You are assigned readings throughout this course. The readings cover subjects including design, AI and ethics. Each week, you are asked to reflect on your readings, to help you get the most out of the material, and be properly prepared for next week’s course. 

Learning Objectives

After completing this activity you will have gained a deeper understanding of this week’s readings, and will have summarized the core ideas in the papers in your own words, so that you can work with them in the course going forward.

Instructions

  • In your personal notebook, create an entry for each of the questions below, with an answer to the question in your own words.
  • Questions for Almada (2019)
    1. It is often claimed that a decision is only automated when no human is involved at all. The author makes a different assessment, and considers some decision that a human ultimately makes as still being automated. When is this the case, according to the author?
    2. The author talks about human dignity and protecting the “incomputable self”. In your own words, how would you describe what respecting the right to human dignity and protecting the incomputable self mean?
    3. To be able to exercise the right to human intervention in response to an automated decision, a user needs at least two things from the system that makes the decision. Describe what these two things are according to the author.
    4. Often, when people talk about contesting a decision, they think about an individual responding to a decision after it has been made.
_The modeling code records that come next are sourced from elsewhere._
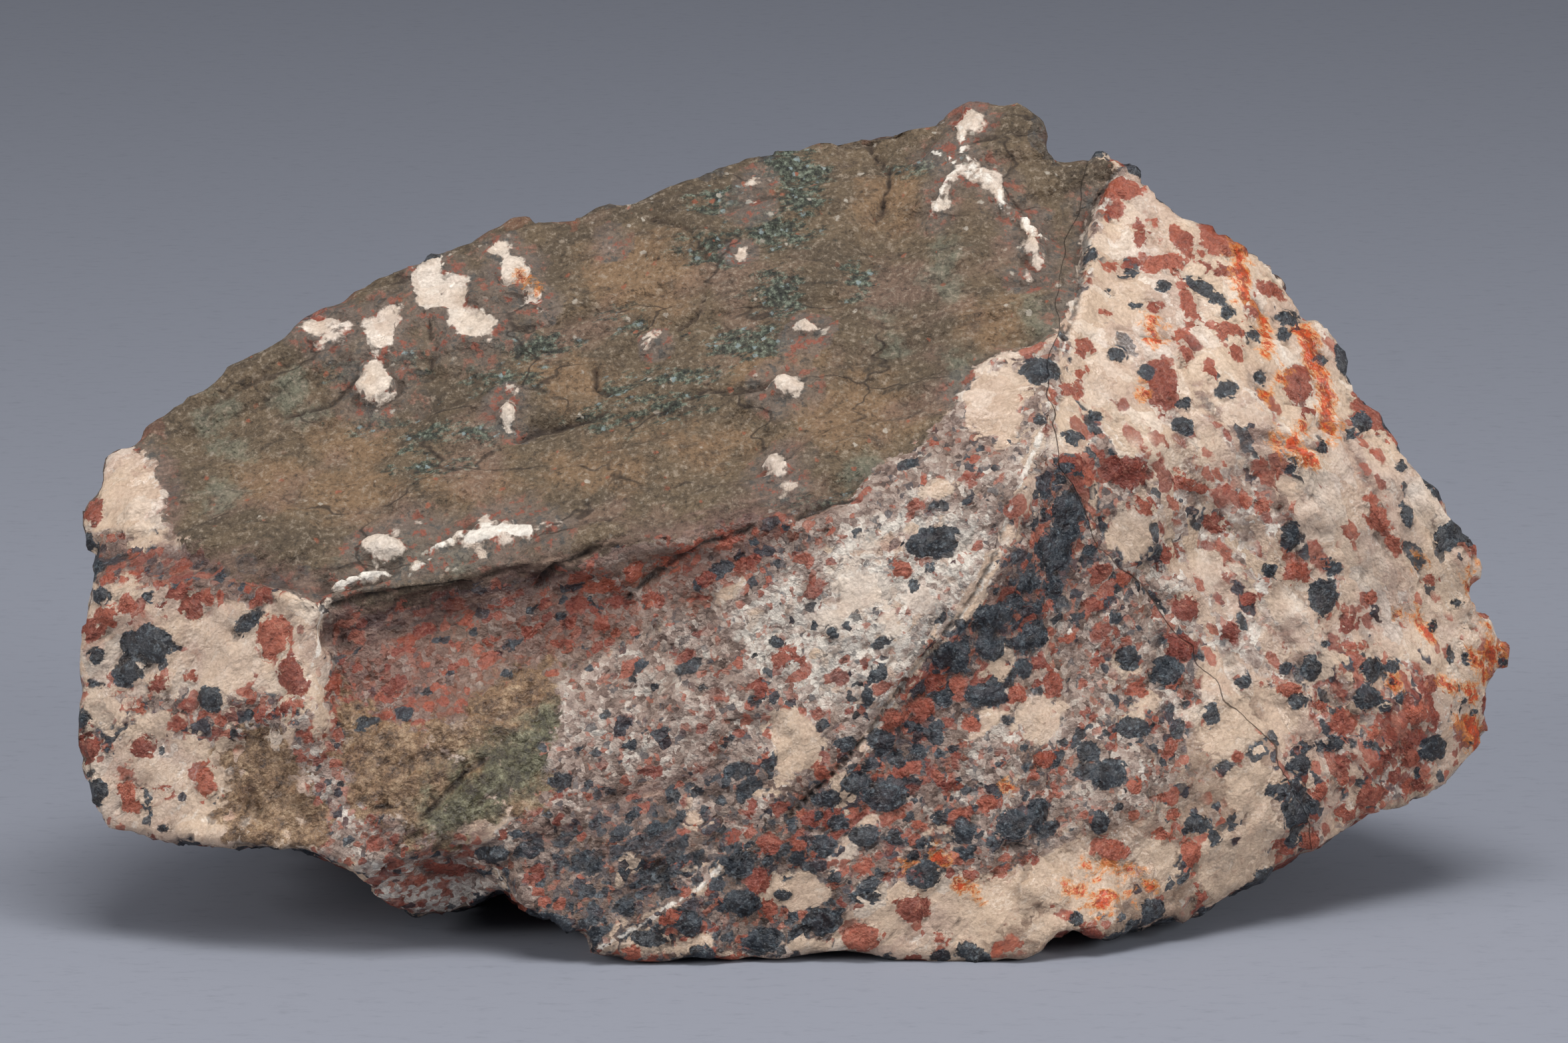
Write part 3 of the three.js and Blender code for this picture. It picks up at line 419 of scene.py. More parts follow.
# Noise patterns of the material: wave length in mm, detail, and how rough the detail is
PATTERNS = {
    "calcite cloud": (5.5, 3.0, 0.55),
    "thread": (0.8, 4.0, 0.7),
    "calcite speck": (0.55, 3.0, 0.7),
    "sugar fine": (0.9, 4.0, 0.7),
    "sugar broad": (4, 2.0, 0.55),
    "sugar red": (1.6, 3.0, 0.55),
    "sugar dark": (1.3, 3.0, 0.55),
    "grain black": (1.1, 2.0, 0.55),
    "grain glint": (0.45, 3.0, 0.7),
    "grain streak": (0.4, 3.0, 0.65),
    "coat cloud": (5, 4.0, 0.62),
    "coat rose": (9, 3.0, 0.55),
    "coat shade": (1.6, 4.0, 0.7),
    "coat edge": (2.8, 5.0, 0.7),
    "coat grit": (0.5, 3.0, 0.75),
    "crystal clump": (1.0, 5.0, 0.8),
    "halo spots": (1.0, 4.0, 0.65),
    "fleck crowd": (5, 2.0, 0.55),
    "crazing gaps": (7, 2.0, 0.55),
    "earth grit": (1.1, 5.0, 0.85),
    "earth gaps": (1.6, 4.0, 0.65),
    "moss edge": (3.0, 4.0, 0.65),
    "rust fine": (0.7, 3.0, 0.7),
    "rust bright": (1.6, 3.0, 0.55),
    "stain": (0.9, 5.0, 0.75),
    "ragged": (1.4, 3.0, 0.6),
    "finely ragged": (0.4, 2.0, 0.55),
    "tattered": (3.4, 3.0, 0.6),
    "loose edge": (2.4, 3.0, 0.55),
    "dirt": (1.8, 4.0, 0.65),
    "dusk streaks": (0.8, 4.0, 0.7),
    "freshness": (2.6, 3.0, 0.55),
    "speckle": (0.3, 3.0, 0.7),
    "roughness": (0.6, 4.0, 0.7),
    "floor fibre": (1.2, 3.0, 0.8),
}

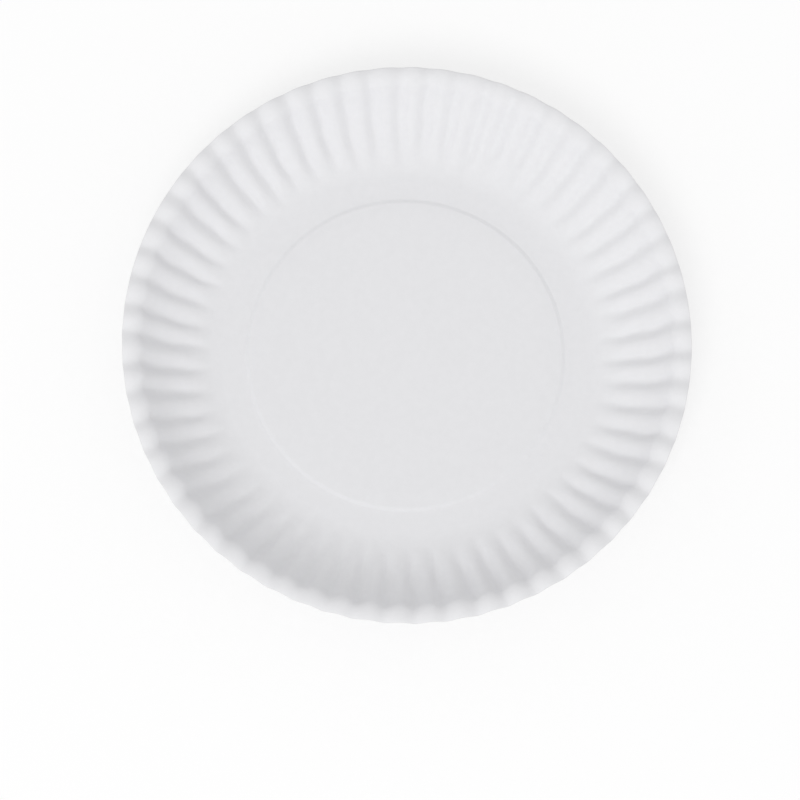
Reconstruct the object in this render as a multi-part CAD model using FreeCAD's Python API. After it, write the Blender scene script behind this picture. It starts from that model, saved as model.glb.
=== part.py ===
import FreeCAD, Part
import math
import os

# A round paper plate, pressed in one piece from a flat sheet of white paper board.
# Its wall and rim are fluted all the way round, which stiffens the thin sheet.
# Millimetres, +Z up. The origin is under the middle of the plate, on the surface it stands on.

# Driving dimensions of the section, from the outer edge inwards
PLATE_DIAMETER = 219.0    # across the rim, at the middle of the sheet
SHEET = 0.35              # thickness of the board
LIP_DROOP = 18.0          # degrees by which the outer edge turns down
LIP_RADIUS = 6.0          # roll of the lip
WALL_SLOPE = 64.0         # steepest slope of the wall, degrees, where the lip begins
WALL_RADIUS = 40.6        # hollow curve of the wall, below the lip
HEEL_SLOPE = 17.0         # slope at which the heel goes over into the wall, degrees
HEEL_RADIUS = 22.0        # tighter curve of the heel, where the wall rises from the floor
FOOT_WIDTH = 8.6          # flat ring that the plate stands on
CREASE_WIDTH = 1.4        # sloped step pressed inside the flat ring
CREASE_RISE = 0.55        # height by which the step lifts the middle of the floor

# Driving dimensions of the flutes
FLUTE_COUNT = 58
FLUTE_HEIGHT = 1.4        # from the valleys to the ridges of the full flutes
FLUTE_FADE = 21.0         # length of wall over which the flutes grow from nothing
RIDGE_SHARE = 0.35        # share of a flute that its round ridge takes, the rest is flanks

# The sheet is bent from band to band, and each band is straight across its width
HEEL_BANDS = 1
WALL_BANDS = 2
LIP_BANDS = 3

# Places on the section that follow from the sizes
wall_slope = math.radians(WALL_SLOPE)
heel_slope = math.radians(HEEL_SLOPE)
lip_droop = math.radians(LIP_DROOP)
lip_top_radius = PLATE_DIAMETER / 2 - LIP_RADIUS * math.sin(lip_droop)
wall_foot_radius = lip_top_radius - (LIP_RADIUS + WALL_RADIUS) * math.sin(wall_slope)
foot_outer_radius = wall_foot_radius + (WALL_RADIUS - HEEL_RADIUS) * math.sin(heel_slope)
foot_inner_radius = foot_outer_radius - FOOT_WIDTH
middle_radius = foot_inner_radius - CREASE_WIDTH
wall_length = HEEL_RADIUS * heel_slope + WALL_RADIUS * (wall_slope - heel_slope)

# Half of one flute, from a ridge to the next valley, as a turn about the plate's axis
half_flute = math.pi / FLUTE_COUNT

TOP = 1
UNDERSIDE = -1
RIDGE = 1.0
VALLEY = -1.0
# Level at which the round ridge runs into the straight flank with the same slope
FLANK = RIDGE - 2 * RIDGE_SHARE / (2 - RIDGE_SHARE)


def flute_reach(distance):
    """Half the flutes' height at a distance up the wall, growing smoothly from nothing."""
    grown = min(distance / FLUTE_FADE, 1.0)
    return FLUTE_HEIGHT / 2 * grown * grown * (3 - 2 * grown)


def wall_station(slope):
    """Radius, height, slope and flute reach at the middle of the sheet, on the heel or wall."""
    heel = min(slope, heel_slope)
    rise = WALL_RADIUS * (math.cos(heel) - math.cos(slope))
    radius = foot_outer_radius + HEEL_RADIUS * math.sin(heel)
    radius += WALL_RADIUS * (math.sin(slope) - math.sin(heel))
    height = SHEET / 2 + HEEL_RADIUS * (1 - math.cos(heel)) + rise
    return radius, height, slope, flute_reach(HEEL_RADIUS * heel + WALL_RADIUS * (slope - heel))


def lip_station(slope):
    """The same values on the lip, which carries on from the top of the wall."""
    wall_height = wall_station(wall_slope)[1]
    radius = lip_top_radius - LIP_RADIUS * math.sin(slope)
    height = wall_height + LIP_RADIUS * (math.cos(slope) - math.cos(wall_slope))
    return radius, height, slope, flute_reach(wall_length + LIP_RADIUS * (wall_slope - slope))


def bands(first, last, count):
    """Slopes at the ends of so many bands, without the first one."""
    return [first + (last - first) * step / count for step in range(1, count + 1)]


def sheet_point(station, side, level, turn):
    """A point on one face of the sheet, at a level between valley and ridge."""
    radius, height, slope, reach = station
    out = reach * level + side * SHEET / 2
    radius -= out * math.sin(slope)
    height += out * math.cos(slope)
    return FreeCAD.Vector(radius * math.cos(turn), radius * math.sin(turn), height)


def flute_ring(station, side):
    """The closed wavy line of all flutes round the plate, at one station."""
    edges = []
    for index in range(FLUTE_COUNT):
        middle = 2 * half_flute * index
        before = sheet_point(station, side, FLANK, middle - RIDGE_SHARE * half_flute)
        ridge = sheet_point(station, side, RIDGE, middle)
        after = sheet_point(station, side, FLANK, middle + RIDGE_SHARE * half_flute)
        valley = sheet_point(station, side, VALLEY, middle + half_flute)
        following = sheet_point(station, side, FLANK, middle + (2 - RIDGE_SHARE) * half_flute)
        edges.append(Part.Arc(before, ridge, after).toShape())
        edges.append(Part.LineSegment(after, valley).toShape())
        edges.append(Part.LineSegment(valley, following).toShape())
    return Part.Wire(edges)


def fluted_rim():
    """Both faces of the wall and lip, and the cut edge that joins them outside."""
    slopes = [0.0] + bands(0.0, heel_slope, HEEL_BANDS) + bands(heel_slope, wall_slope, WALL_BANDS)
    stations = [wall_station(slope) for slope in slopes]
    stations += [lip_station(slope) for slope in bands(wall_slope, -lip_droop, LIP_BANDS)]
    rings = [flute_ring(station, TOP) for station in stations]
    rings += [flute_ring(station, UNDERSIDE) for station in reversed(stations)]
    return Part.makeLoft(rings, False, True), rings[0], rings[-1]


def floor_face(foot_ring, level):
    """One face of the floor: the flat foot, the crease and the lifted middle."""
    axis = FreeCAD.Vector(0, 0, 1)
    foot_circle = Part.makeCircle(foot_inner_radius, FreeCAD.Vector(0, 0, level), axis)
    foot = Part.Face([foot_ring, Part.Wire(foot_circle)])
    line = Part.makePolygon([
        FreeCAD.Vector(foot_inner_radius, 0, level),
        FreeCAD.Vector(middle_radius, 0, level + CREASE_RISE),
        FreeCAD.Vector(0, 0, level + CREASE_RISE),
    ])
    middle = line.revolve(FreeCAD.Vector(0, 0, 0), axis, 360)
    return [foot] + middle.Faces


def plate():
    """The whole pressed sheet, sewn from its faces into one solid."""
    rim, top_ring, underside_ring = fluted_rim()
    faces = rim.Faces + floor_face(top_ring, SHEET) + floor_face(underside_ring, 0.0)
    shell = Part.makeShell(faces)
    shell.sewShape()
    solid = Part.makeSolid(shell)
    if solid.Volume < 0:
        solid.reverse()
    return solid


os.makedirs("parts", exist_ok=True)
sheet = plate()
sheet.exportStep("parts/plate.step")
print("plate: volume", round(sheet.Volume), "cubic mm, height", round(sheet.BoundBox.ZLength, 2))
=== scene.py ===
import math
import random

import bpy
from mathutils import Matrix, Vector


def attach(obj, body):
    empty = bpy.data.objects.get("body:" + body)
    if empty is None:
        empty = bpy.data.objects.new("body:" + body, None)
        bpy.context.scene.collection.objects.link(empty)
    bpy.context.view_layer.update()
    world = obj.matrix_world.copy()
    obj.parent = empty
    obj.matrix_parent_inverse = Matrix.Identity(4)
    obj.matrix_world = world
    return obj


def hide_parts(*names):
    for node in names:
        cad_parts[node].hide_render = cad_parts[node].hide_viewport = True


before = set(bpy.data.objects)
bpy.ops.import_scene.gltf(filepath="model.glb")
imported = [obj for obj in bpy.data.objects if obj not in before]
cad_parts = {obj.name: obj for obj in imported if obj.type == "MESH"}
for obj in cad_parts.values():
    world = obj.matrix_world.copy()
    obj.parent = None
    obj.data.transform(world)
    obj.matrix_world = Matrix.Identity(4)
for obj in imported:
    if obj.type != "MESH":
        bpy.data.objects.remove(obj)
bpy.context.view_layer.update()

# A round white paper plate, pressed in one piece from uncoated board.
# Sizes are in millimetres, as on the drawing of the die, and MM brings them to metres.
MM = 0.001

# Section of the pressed sheet, from the outer edge inwards
PLATE_DIAMETER = 219.0    # across the rim, at the middle of the sheet
SHEET = 0.35              # thickness of the board
LIP_DROOP = 18.0          # degrees by which the outer edge turns down
LIP_RADIUS = 6.0          # roll of the lip
WALL_SLOPE = 64.0         # steepest slope of the wall, degrees, where the lip begins
WALL_RADIUS = 40.6        # hollow curve of the wall, below the lip
HEEL_SLOPE = 17.0         # slope at which the heel goes over into the wall, degrees
HEEL_RADIUS = 22.0        # tighter curve of the heel, where the wall rises from the floor
FOOT_WIDTH = 8.2          # flat ring that the plate stands on
CREASE_WIDTH = 2.2        # pressed step inside the flat ring
CREASE_RISE = 0.67        # height by which the step lifts the middle of the floor

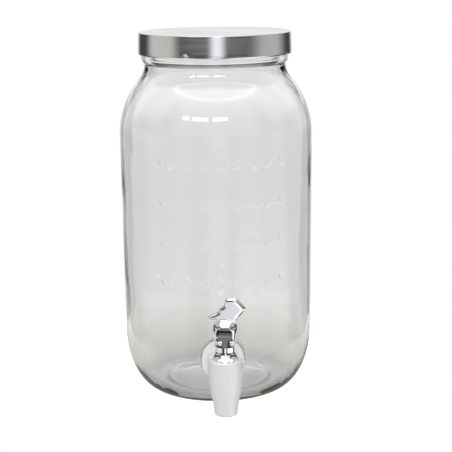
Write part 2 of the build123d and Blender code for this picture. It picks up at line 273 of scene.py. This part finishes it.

The author also suggests another way of enabling contestability, that does not happen on the individual level after a decision has been made. When and by whom and about what is this contestation performed?
  • Questions for Alfrink et al. (2021)
    1. Describe at least three properties an AI system must have for it to qualify as contestable.
    2. Contestability is a way to safeguard certain specific fundamental human rights. What are those rights, and how would you describe them?
    3. The design framework organizes possible interventions into two categories, what are those categories? Why do the authors use this organization?

Product

The result of this activity is a collection of notes, each with a summary of one idea in the assigned readings, described in your own words, captured in your personal notebook.